The real upshot of Obama’s talk of borders and security as preconditions to talks is more of what bothers me about the whole “peace process”: Arabs get land, and Jews get promises.  Land, once given, cannot be taken back.  Promises once made are easily broken and, like the San Remo Resolution, forgotten by the rest of the world.  Obama talks of “provisions … to prevent a resurgence of terrorism; to stop the infiltration of weapons; and to provide effective border security,” and in the next sentence calls for the “full and phased withdrawal of Israeli military forces … with the assumption of Palestinian security responsibility.”  More promises, and more farfetched assumptions.  For Israel to trust that the people sworn to its destruction are to be handed control of the borders with Arab states that have so far (at least in Egypt, and weak Jordan could just as easily join in) proved highly cooperative in importing weapons and materiel to Palestinian terrorists to be used against Israel is wildly optimistic at best, mad at worst.  And the final two gut-wrenching issues, i.e. the future of Jerusalem and Palestinian refugees (using the current UN revised definition which includes all descendents of those displaced by the war), involve, again, the Jews giving the Arabs stuff in exchange for – what?  More promises?

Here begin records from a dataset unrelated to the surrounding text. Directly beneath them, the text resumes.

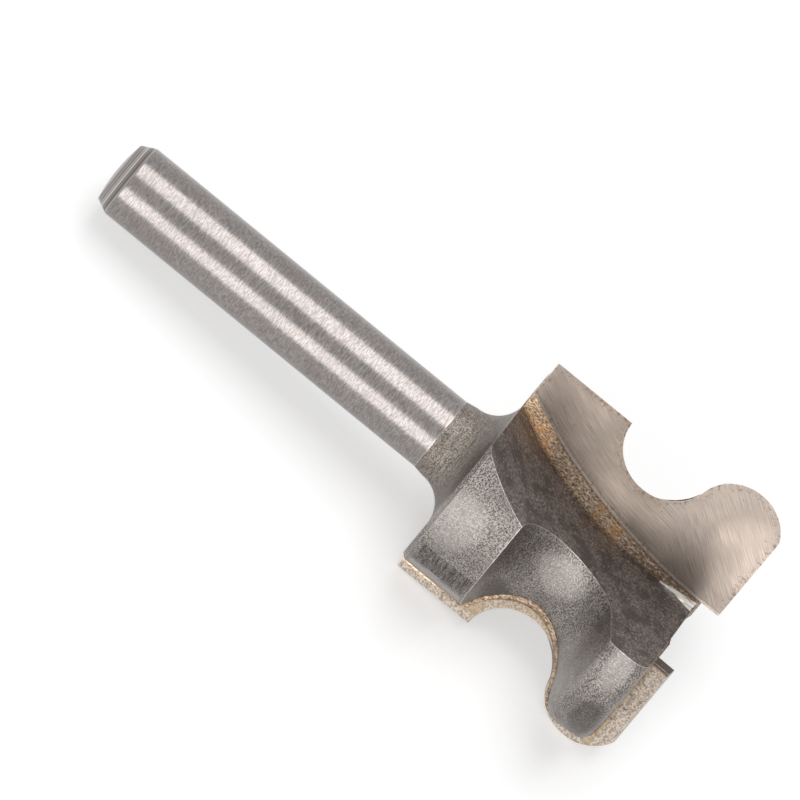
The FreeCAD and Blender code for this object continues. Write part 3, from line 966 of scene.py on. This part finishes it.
shankSteel, blastedSteel, wallSteel = makeShankSteel(), makeBlastedSteel(), makeWallSteel()
rakeCarbide, flankCarbide, brazeFinish = makeRakeCarbide(), makeFlankCarbide(), makeBrazeFinish()
print("materials made")
makeSteelBody()
for number in (1, 2):
    makeTip(number)
castSkin = lumpTree()
for number in (1, 2):
    makeBraze(number, castSkin)


def cameraAxes():
    turn, roll = math.radians(view["turn"]), math.radians(view["roll"])
    out, behind, up = bitTurn.col
    aside = out * math.cos(turn) + behind * math.sin(turn)
    toCamera = out * math.sin(turn) - behind * math.cos(turn)
    along = -up
    right = along * math.cos(roll) + aside * math.sin(roll)
    upward = aside * math.cos(roll) - along * math.sin(roll)
    return right, upward, toCamera, aside, along


right, upward, toCamera, aside, along = cameraAxes()
middle = bitOrigin + bitTurn.col[2] * view["middleHeight"] * mm + aside * view["middleAside"] * mm


def lookFrom(holder, place, xWay, yWay, zWay):                # z points away from what is looked at
    turn = Matrix((xWay, yWay, zWay)).transposed()
    holder.matrix_world = Matrix.Translation(place) @ turn.to_4x4()


lens = bpy.data.cameras.new("photoCamera")
lens.sensor_width = view["sensor"]
lens.lens = view["sensor"] * view["distance"] / view["frameWidth"]
lens.clip_start, lens.clip_end = 0.05, 20.0
camera = objectOf("photoCamera", lens)
lookFrom(camera, middle + toCamera * view["distance"], right, upward, toCamera)
bpy.context.scene.camera = camera


lamps = {
    "over": {"angle": 43.5, "distance": 0.6, "width": 0.46, "length": 0.4, "radiance": 2.45},
    "front": {"angle": -43.0, "distance": 0.6, "width": 0.46, "length": 0.4, "radiance": 2.45},
    "surround": 0.36, "paper": 0.82, "paperGlow": 0.45,
}


def addLamp(name, sizes):
    angle = math.radians(sizes["angle"])
    way = toCamera * math.cos(angle) + aside * math.sin(angle)
    light = bpy.data.lights.new(name, "AREA")
    light.shape = "RECTANGLE"
    light.size, light.size_y = sizes["length"], sizes["width"]
    light.energy = sizes["radiance"] * math.pi * sizes["length"] * sizes["width"]
    lookFrom(objectOf(name, light), middle + way * sizes["distance"], along, way.cross(along), way)


addLamp("overLamp", lamps["over"])
addLamp("frontLamp", lamps["front"])

world = bpy.data.worlds.new("studioSurround")
world.use_nodes = True
world.node_tree.nodes.clear()
sky = Graph(world.node_tree)


def whiteSeen(graph):                                   # rays that should meet the white background
    kinds = [graph.node("ShaderNodeLightPath", None, None, f"Is {kind} Ray")
             for kind in ("Camera", "Glossy", "Transmission")]
    return graph.high(graph.high(kinds[0], kinds[1]), kinds[2])


dim = sky.node("ShaderNodeBackground", None, {"Color": (1, 1, 1, 1), "Strength": lamps["surround"]})
white = sky.node("ShaderNodeBackground", None, {"Color": (1, 1, 1, 1), "Strength": 1.0})
sky.node("ShaderNodeOutputWorld", None, {"Surface": sky.node("ShaderNodeMixShader", None, {
    0: whiteSeen(sky), 1: dim, 2: white})})
bpy.context.scene.world = world

floorMesh = bpy.data.meshes.new("paperFloor")
half = 1.5
floorMesh.from_pydata([(-half, -half, 0), (half, -half, 0), (half, half, 0), (-half, half, 0)],
                      [], [(0, 1, 2, 3)])
floor = objectOf("paperFloor", floorMesh)
paper, graph = newMaterial("whitePaper")
matt = graph.node("ShaderNodeBsdfPrincipled", None, {
    "Base Color": (lamps["paper"],) * 3 + (1,), "Roughness": 0.9, "Specular IOR Level": 0.2})
glow = graph.node("ShaderNodeEmission", None, {
    "Color": (1, 1, 1, 1), "Strength": lamps["paperGlow"]})
lifted = graph.node("ShaderNodeAddShader", None, {0: matt, 1: glow})
graph.node("ShaderNodeOutputMaterial", None, {"Surface": graph.node("ShaderNodeMixShader", None, {
    0: whiteSeen(graph), 1: matt, 2: lifted})})
floorMesh.materials.append(paper)

bpy.context.scene.view_settings.view_transform = "Standard"
print("camera, lamps and floor set")
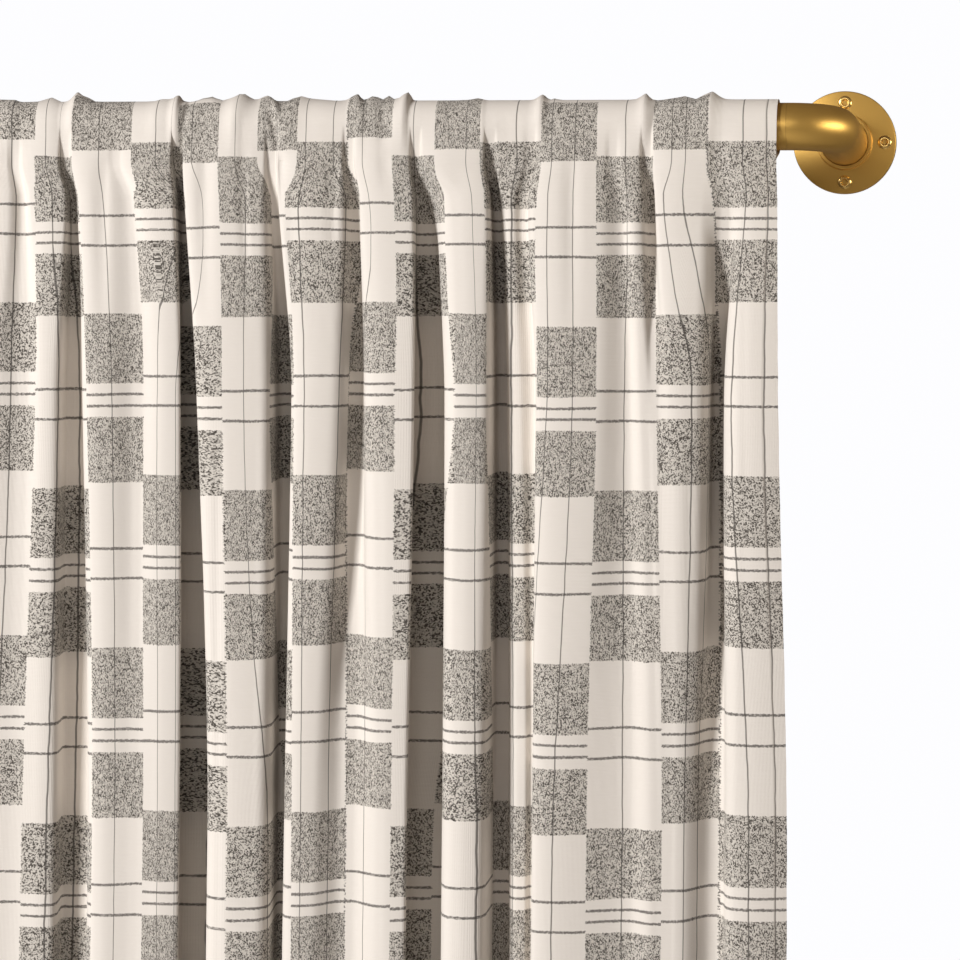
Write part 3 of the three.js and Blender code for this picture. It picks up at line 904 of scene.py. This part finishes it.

There have been alternative peace plans suggested by right-wing Israelis (to annex the West Bank and either make the Arabs there citizens or not) and, of course, there is the Arab longterm strategy, which is to challenge Israel’s legitimacy in international fora with a view toward chipping away at Israel’s territory, rights of self defense, and perhaps very existence.  (A body which, they believe, voted a noxious country into existence can just as easily vote it out of existence.)

I don’t have a solution that will please everyone.  I don’t necessarily know what would end the conflict forever (short of a major change in the Palestinian Arab narrative, or universal Israeli withdrawal to the Mediterranean).  What I do know is that the current peace plans represent concession of too much land for Israelis, and too much peace for the Arabs.  Exchanging land for hopes, promises, and “assurances,” as that done with Egypt, Gaza, and southern Lebanon, and their accompanying failures, should be remembered before Israel is pressured to accept any more such arrangements.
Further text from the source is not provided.